From the bottom of the falls we could not see the top drop. Someday I want to hike to the top of the falls.

But that day we drove on to Mt. Hebo. This is the first time we have been up there in sunshine and no wind. And the first time I realized how far you can see from up there. We could see nearly that whole triangle of territory that includes my Black Oystercatcher sites... and beyond.

Looking north... Tillamook.


And Oceanside...

My camera zoomed up the rocks off Oceanside...







The next cape south is Cape Lookout. Johnny is peering at it way off in the distance.



My camera brought it closer.



 Later in the week, a friend and I hiked the Cape Lookout area searching for a viewpoint to scope the offshore rocks on the north side. That tale later...


 Farther south was Cape Kiwanda, a much smaller cape than its northern neighbors.

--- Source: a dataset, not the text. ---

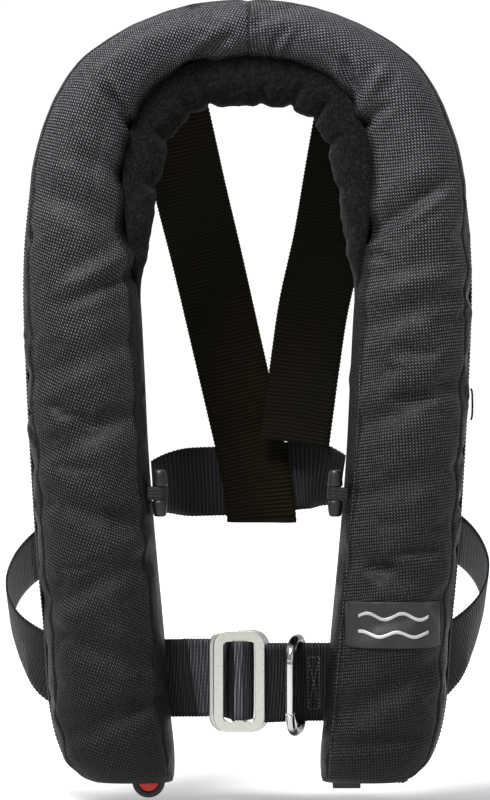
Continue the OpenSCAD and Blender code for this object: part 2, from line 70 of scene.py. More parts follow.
class Finish:
    """A material with one Principled shader, and short ways to wire procedural nodes into it."""

    def __init__(self, name, color, rough, **sockets):
        self.mat = bpy.data.materials.new(name)
        self.mat.use_nodes = True
        self.tree = self.mat.node_tree
        self.shader = self.tree.nodes["Principled BSDF"]
        self.color = color
        self.set("Base Color", color)
        self.set("Roughness", rough)
        for key, value in sockets.items():
            self.set(key.replace("_", " "), value)
        self.height = None

    def set(self, socket, value):
        self.shader.inputs[socket].default_value = value

    def node(self, kind, values=(), **settings):
        node = self.tree.nodes.new("ShaderNode" + kind)
        for key, value in settings.items():
            setattr(node, key, value)
        for k, value in enumerate(values):
            if isinstance(value, bpy.types.NodeSocket):
                self.tree.links.new(value, node.inputs[k])
            elif value is not None:
                node.inputs[k].default_value = value
        return node

    def math(self, operation, a, b=0.0, c=None):
        return self.node("Math", (a, b) if c is None else (a, b, c), operation=operation).outputs[0]

    def place(self, kind="Object"):
        return self.node("TexCoord").outputs[kind]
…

Off Cape Kiwanda is Haystack Rock where we found two Black Oystercatcher families a few days after our Mt. Hebo trek. That story also a little later... Here is that view of the Pacific City and Cape Kiwanda area brought up closer. Can you see the little spot beyond the cliff that is Haystack Rock?


And here my wonderful camera brought it into view.


Cascade Head was a bit too far south and blocked by mountain ridges, as was our Road's End Black Oystercatcher territory. We hiked that area the same day we did Cape Kiwanda and will also tell that tale next time.


We left the Hebo radar station then and took Forest Service road 1400 back home.


Along the way we stopped at North Lake, which appeared to be full of algae but turned out to be water cress.



A pair of Hooded Mergansers were pushing their way through the green pond.







We must have seen a hundred Varied Thrushes on our journey. This photo was taken through the windshield.